The film can be compared to ideas surrounding virtual reality as the world Surrogates represents is much like virtual reality. Individuals experience life through technology, everyone they encounter is not real and there is a chance that someone’s surrogate is nothing like them. Although, unlike a virtual reality application surrogates are placed in the real world and people live their real life through them. This relates to Anne Balsamo’s article, “The Seductions of Cyberspace” as she discusses the role of the body in the computer and information industry, specifically the body in relation to virtual reality applications (1996, p. 116). Surrogates displays how “the physical body and its social meanings can be technologically neutralized” (p. 128). This is because the physical body acts only as a gateway to a surrogate, it no longer carries meaning, as individuals in Surrogates no longer take care of their physical body. Also, just as in virtual reality individuals in Surrogates can become anyone they want to, a man can become a woman or a white woman can became a Chinese man, the possibilities are endless.

However, this is problematic because no one in the surrogate world knows who or what real person is watching beyond the eyes of each surrogate. A surrogate allows people to be freed from their body. The body has become disposable and unnecessary in the surrogate-dominated world as it has in virtual reality. For example, one of the surrogates murdered in the beginning of the film is a young blonde woman. When Greer reaches the handler of the blonde woman he finds a balding, overweight, middle-aged man. Here we see a man successfully escaping from reality, the limitations imposed on him in the real world such as, “social structures, and the physical body itself” are no longer problems (p. 122). He can now live free from ridicule by creating a personal identity that is not connected or influenced by his body.

As Surrogates raises many important issues surrounding the body and virtual reality it also leaves much to the imagination. Audiences are left unaware and unconvinced about this futuristic world and why everyone feels the need to live his or her life through a technological apparatus.

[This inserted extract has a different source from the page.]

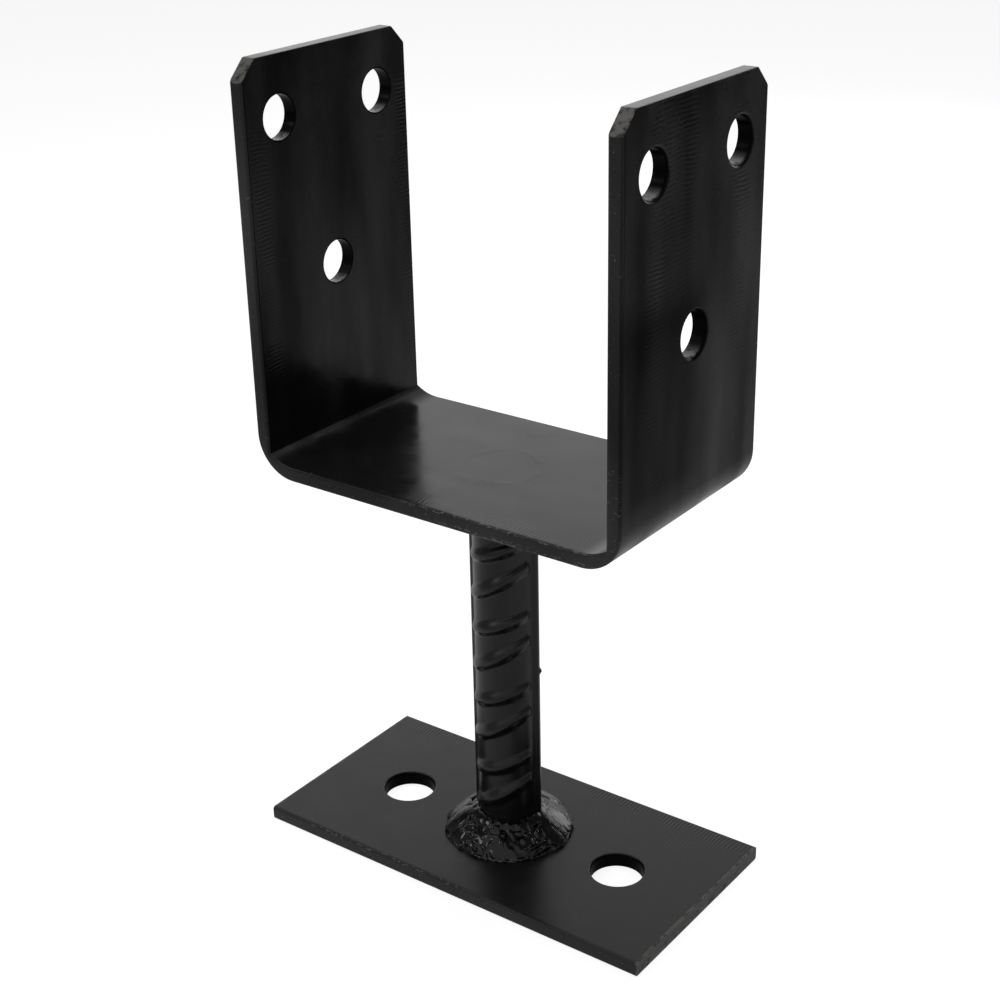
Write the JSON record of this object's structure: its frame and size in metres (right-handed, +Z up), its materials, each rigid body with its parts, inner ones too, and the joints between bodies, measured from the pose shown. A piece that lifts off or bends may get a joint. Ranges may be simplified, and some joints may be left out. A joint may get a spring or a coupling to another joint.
{
  "type": "post base",
  "caption": "Welded post base: a U bracket of flat bar with bolt holes and cropped corners, carried by a ribbed bar on a drilled base plate, finished in black enamel.",
  "frame": {"origin": "middle of the underside of the base plate, on the axis of the ribbed bar", "axes": "+Z up from the plate to the U, +X across the U from flange to flange and along the plate, +Y along the width of the flat bar, away from the viewer of the picture"},
  "size_m": [0.12, 0.06, 0.211],
  "materials": {
    "flat_bar_enamel": "black enamel over hot-rolled flat bar, semi-gloss",
    "ribbed_bar_enamel": "black enamel over ribbed bar, semi-gloss",
    "weld_enamel": "black enamel run over a rough weld bead, glossy"
  },
  "bodies": {
    "root": {"base_plate": "flat_bar_enamel", "stem": "ribbed_bar_enamel", "u_bracket": "flat_bar_enamel", "lower_weld": "weld_enamel", "upper_weld": "weld_enamel"}
  },
  "joints": []
}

Balsamo concludes that regardless of the possibilities of new identities, old identities will still be more frequent and comfortable for individuals (p. 131). I agree with her conclusion because as interesting as it is to create a new persona and live as another gender or race, I feel more people would model their avatar after themselves. A different persona does not mean a better one and because virtual reality is there does not mean everyone will take advantage of every aspect. The film Surrogates and virtual reality teaches audiences that it is necessary to keep in mind the possibilities of who is interacting with whom in virtual reality.